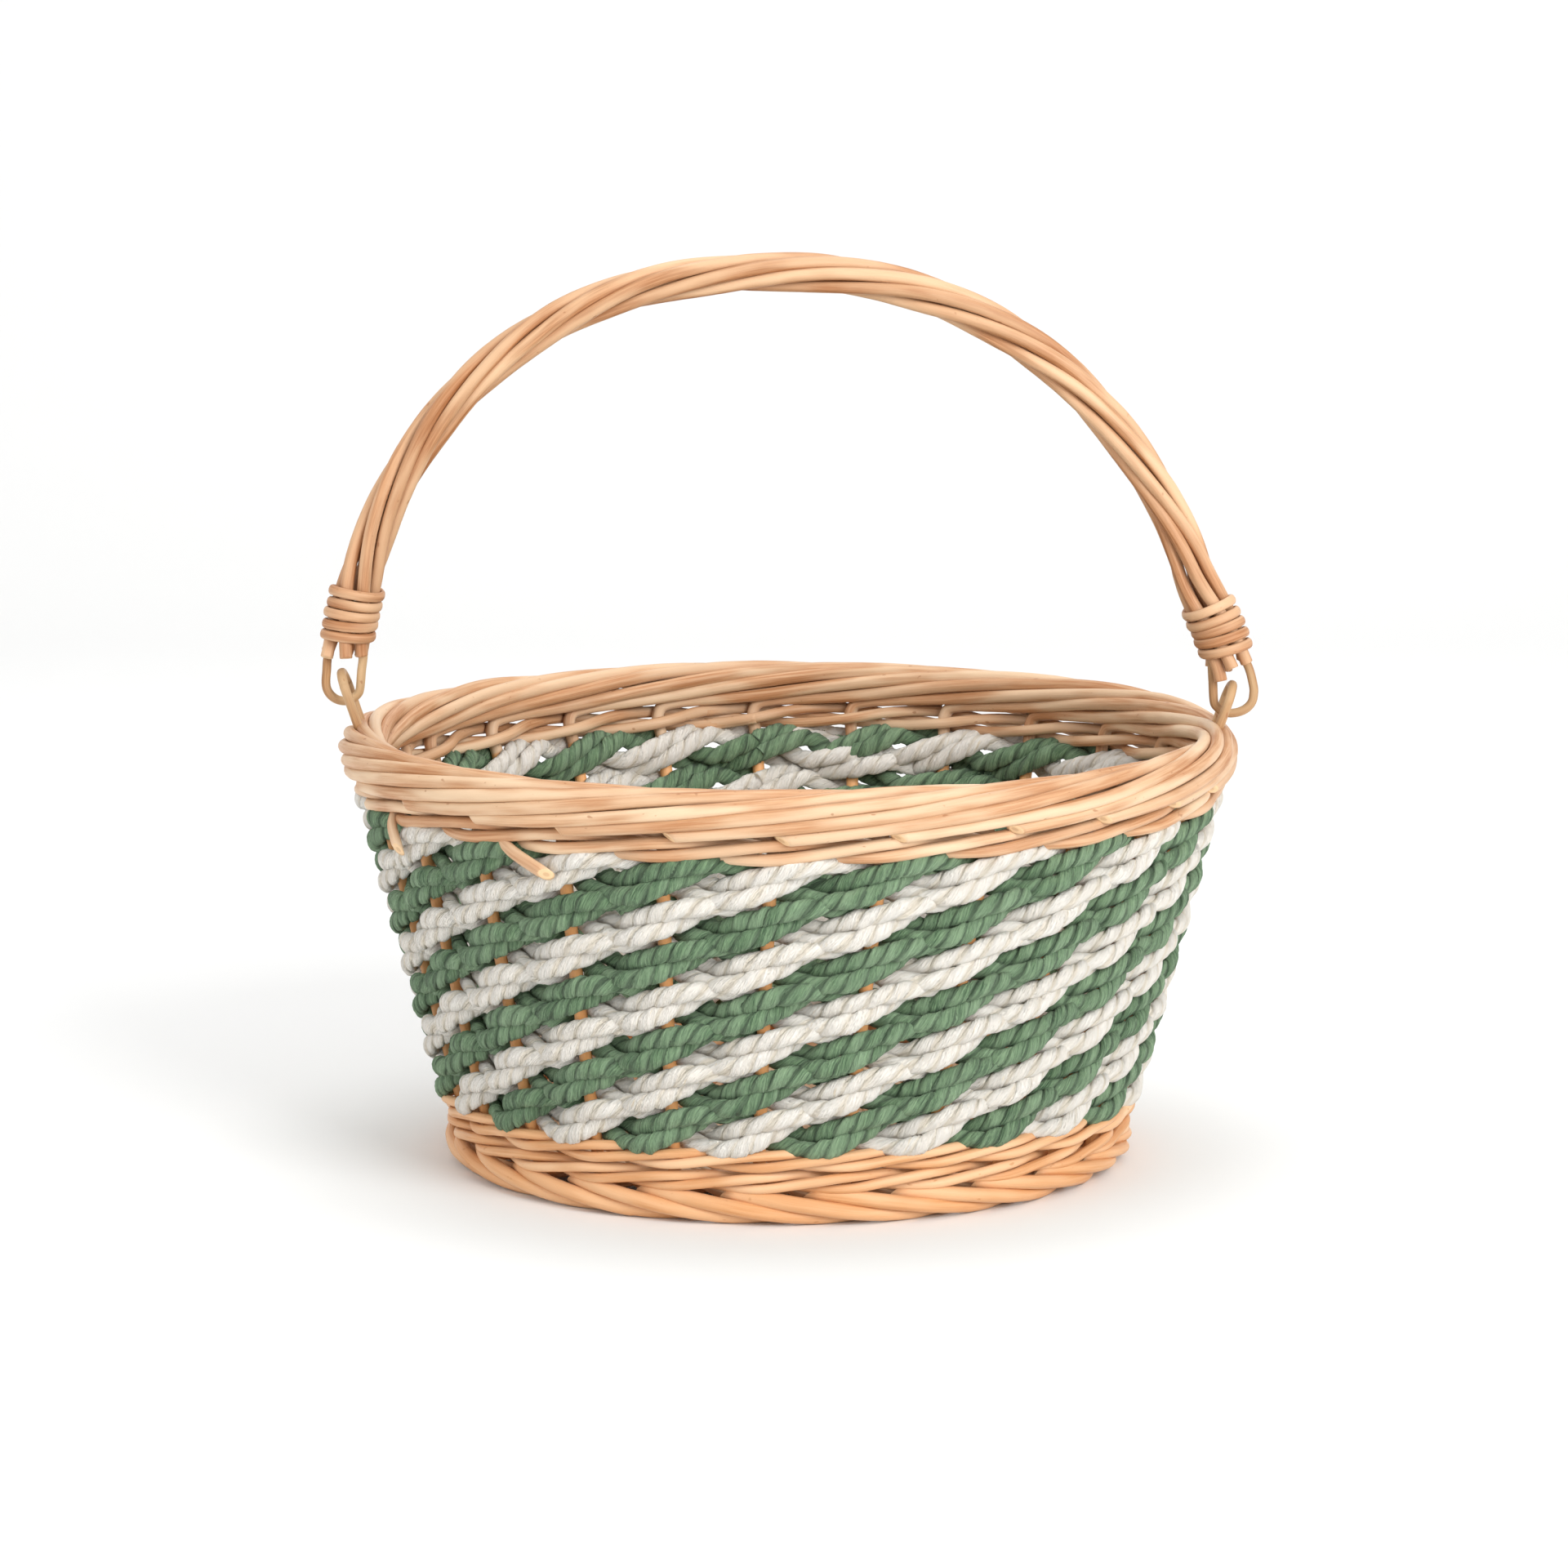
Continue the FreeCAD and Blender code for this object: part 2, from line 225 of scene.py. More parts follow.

****

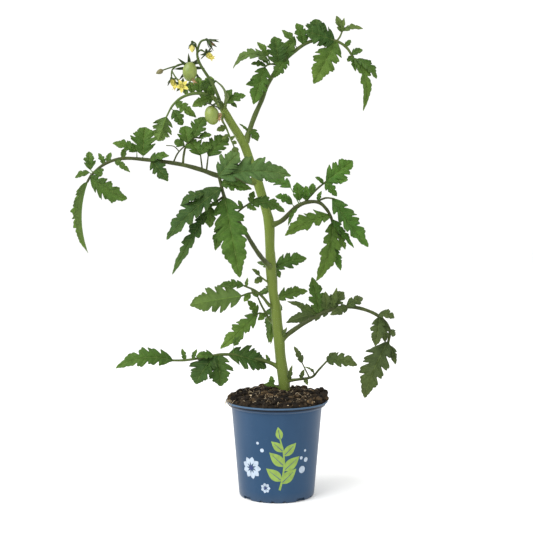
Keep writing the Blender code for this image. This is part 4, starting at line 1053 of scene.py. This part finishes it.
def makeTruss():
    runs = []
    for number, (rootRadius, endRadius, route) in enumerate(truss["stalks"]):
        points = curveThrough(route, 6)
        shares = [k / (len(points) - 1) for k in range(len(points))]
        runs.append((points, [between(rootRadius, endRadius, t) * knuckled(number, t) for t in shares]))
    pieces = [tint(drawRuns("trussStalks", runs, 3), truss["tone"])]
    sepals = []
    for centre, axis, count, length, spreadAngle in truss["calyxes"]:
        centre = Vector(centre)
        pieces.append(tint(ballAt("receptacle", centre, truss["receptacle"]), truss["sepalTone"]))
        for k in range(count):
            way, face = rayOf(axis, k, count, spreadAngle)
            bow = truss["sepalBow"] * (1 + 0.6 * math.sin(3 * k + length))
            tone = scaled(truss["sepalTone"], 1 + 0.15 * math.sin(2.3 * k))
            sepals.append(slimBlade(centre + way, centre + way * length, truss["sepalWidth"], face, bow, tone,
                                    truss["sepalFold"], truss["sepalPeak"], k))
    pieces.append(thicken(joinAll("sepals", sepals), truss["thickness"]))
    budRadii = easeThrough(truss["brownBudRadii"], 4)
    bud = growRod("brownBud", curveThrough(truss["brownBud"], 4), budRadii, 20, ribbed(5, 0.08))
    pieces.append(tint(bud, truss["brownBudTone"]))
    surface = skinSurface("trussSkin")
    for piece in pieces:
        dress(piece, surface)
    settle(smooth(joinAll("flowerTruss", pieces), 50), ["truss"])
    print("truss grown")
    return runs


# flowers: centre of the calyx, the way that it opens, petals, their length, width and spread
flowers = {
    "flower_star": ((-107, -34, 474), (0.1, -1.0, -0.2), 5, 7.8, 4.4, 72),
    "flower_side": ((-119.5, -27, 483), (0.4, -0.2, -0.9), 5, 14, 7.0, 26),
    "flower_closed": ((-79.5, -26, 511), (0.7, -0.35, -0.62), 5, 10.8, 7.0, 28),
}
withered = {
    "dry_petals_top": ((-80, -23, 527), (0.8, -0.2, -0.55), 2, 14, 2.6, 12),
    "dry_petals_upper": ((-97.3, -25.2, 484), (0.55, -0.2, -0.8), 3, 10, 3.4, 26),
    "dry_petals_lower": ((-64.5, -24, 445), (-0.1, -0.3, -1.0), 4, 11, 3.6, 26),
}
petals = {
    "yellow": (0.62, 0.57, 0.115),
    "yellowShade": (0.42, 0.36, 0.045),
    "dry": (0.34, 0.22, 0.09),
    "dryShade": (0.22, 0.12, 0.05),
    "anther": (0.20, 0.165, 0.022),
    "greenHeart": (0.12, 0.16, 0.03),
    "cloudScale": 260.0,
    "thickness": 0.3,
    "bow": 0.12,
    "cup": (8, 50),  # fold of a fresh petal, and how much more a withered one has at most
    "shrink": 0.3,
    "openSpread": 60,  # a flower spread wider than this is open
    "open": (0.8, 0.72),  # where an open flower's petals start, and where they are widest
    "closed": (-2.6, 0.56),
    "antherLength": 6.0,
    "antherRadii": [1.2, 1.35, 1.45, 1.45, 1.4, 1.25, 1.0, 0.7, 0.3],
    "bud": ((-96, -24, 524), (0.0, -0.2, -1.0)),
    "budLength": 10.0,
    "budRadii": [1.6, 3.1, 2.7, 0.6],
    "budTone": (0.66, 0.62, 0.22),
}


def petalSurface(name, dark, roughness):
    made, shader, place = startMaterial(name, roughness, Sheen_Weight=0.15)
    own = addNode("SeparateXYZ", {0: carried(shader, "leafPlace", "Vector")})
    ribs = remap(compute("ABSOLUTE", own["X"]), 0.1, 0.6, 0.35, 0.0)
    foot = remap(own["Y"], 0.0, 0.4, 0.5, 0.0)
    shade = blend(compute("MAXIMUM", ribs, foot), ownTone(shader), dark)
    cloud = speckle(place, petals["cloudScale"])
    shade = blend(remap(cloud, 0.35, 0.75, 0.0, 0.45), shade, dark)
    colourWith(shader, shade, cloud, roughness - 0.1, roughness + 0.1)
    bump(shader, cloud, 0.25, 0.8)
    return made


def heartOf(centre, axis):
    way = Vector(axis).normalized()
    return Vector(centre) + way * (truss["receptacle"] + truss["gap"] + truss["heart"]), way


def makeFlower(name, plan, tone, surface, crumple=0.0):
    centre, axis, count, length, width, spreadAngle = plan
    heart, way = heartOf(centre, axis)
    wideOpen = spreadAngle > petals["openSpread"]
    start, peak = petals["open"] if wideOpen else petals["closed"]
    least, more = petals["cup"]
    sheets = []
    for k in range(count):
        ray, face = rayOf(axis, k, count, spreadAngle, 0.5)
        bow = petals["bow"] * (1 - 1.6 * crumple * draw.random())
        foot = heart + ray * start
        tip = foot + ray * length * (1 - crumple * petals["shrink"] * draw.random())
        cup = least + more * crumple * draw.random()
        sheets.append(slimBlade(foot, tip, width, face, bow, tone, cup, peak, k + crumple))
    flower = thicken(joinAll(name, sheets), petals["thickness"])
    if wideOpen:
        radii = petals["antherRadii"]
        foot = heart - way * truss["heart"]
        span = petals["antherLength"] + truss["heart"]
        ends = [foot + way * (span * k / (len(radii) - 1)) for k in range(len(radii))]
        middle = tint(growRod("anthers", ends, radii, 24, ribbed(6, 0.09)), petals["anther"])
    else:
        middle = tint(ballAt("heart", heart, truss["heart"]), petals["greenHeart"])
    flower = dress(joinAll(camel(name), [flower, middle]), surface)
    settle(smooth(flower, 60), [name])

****

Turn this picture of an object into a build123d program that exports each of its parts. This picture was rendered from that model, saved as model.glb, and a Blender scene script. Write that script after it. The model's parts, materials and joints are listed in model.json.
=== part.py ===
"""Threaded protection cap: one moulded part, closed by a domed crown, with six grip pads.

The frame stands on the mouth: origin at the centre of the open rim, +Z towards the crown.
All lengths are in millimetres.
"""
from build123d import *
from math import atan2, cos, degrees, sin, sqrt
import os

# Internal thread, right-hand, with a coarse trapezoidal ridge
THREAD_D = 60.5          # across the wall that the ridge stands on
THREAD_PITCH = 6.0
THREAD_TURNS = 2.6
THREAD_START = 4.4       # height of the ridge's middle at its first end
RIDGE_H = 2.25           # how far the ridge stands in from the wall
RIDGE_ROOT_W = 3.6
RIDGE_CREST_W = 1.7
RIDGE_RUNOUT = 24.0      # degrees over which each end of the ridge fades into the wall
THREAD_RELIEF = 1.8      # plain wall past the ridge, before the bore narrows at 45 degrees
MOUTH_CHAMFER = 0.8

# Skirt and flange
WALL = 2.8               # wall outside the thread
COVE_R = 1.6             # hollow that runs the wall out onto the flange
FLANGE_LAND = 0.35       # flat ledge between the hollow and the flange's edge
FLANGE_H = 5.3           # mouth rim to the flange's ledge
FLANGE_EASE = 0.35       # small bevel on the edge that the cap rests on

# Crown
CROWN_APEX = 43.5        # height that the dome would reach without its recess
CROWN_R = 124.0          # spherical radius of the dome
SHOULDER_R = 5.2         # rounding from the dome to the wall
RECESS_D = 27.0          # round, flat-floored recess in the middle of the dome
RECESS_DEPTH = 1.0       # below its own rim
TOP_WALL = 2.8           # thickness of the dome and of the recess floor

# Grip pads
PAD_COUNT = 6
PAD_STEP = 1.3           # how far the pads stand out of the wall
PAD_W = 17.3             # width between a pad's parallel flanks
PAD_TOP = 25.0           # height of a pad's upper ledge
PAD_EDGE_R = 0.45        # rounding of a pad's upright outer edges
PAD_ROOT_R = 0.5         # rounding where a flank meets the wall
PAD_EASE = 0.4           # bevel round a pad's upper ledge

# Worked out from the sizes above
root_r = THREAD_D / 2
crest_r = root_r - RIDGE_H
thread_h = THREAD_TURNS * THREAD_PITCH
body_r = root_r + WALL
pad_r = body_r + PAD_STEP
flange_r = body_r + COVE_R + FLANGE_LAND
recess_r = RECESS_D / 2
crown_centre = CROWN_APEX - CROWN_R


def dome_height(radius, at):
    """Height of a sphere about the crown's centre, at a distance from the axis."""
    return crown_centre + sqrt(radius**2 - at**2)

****

▶ Your objective:
Retype exactly what runs from the line containing "Turn this picture" through the line containing "six grip pads.", both lines included, and stop there.

▶ Exercise solution:
Turn this picture of an object into a build123d program that exports each of its parts. This picture was rendered from that model, saved as model.glb, and a Blender scene script. Write that script after it. The model's parts, materials and joints are listed in model.json.
=== part.py ===
"""Threaded protection cap: one moulded part, closed by a domed crown, with six grip pads.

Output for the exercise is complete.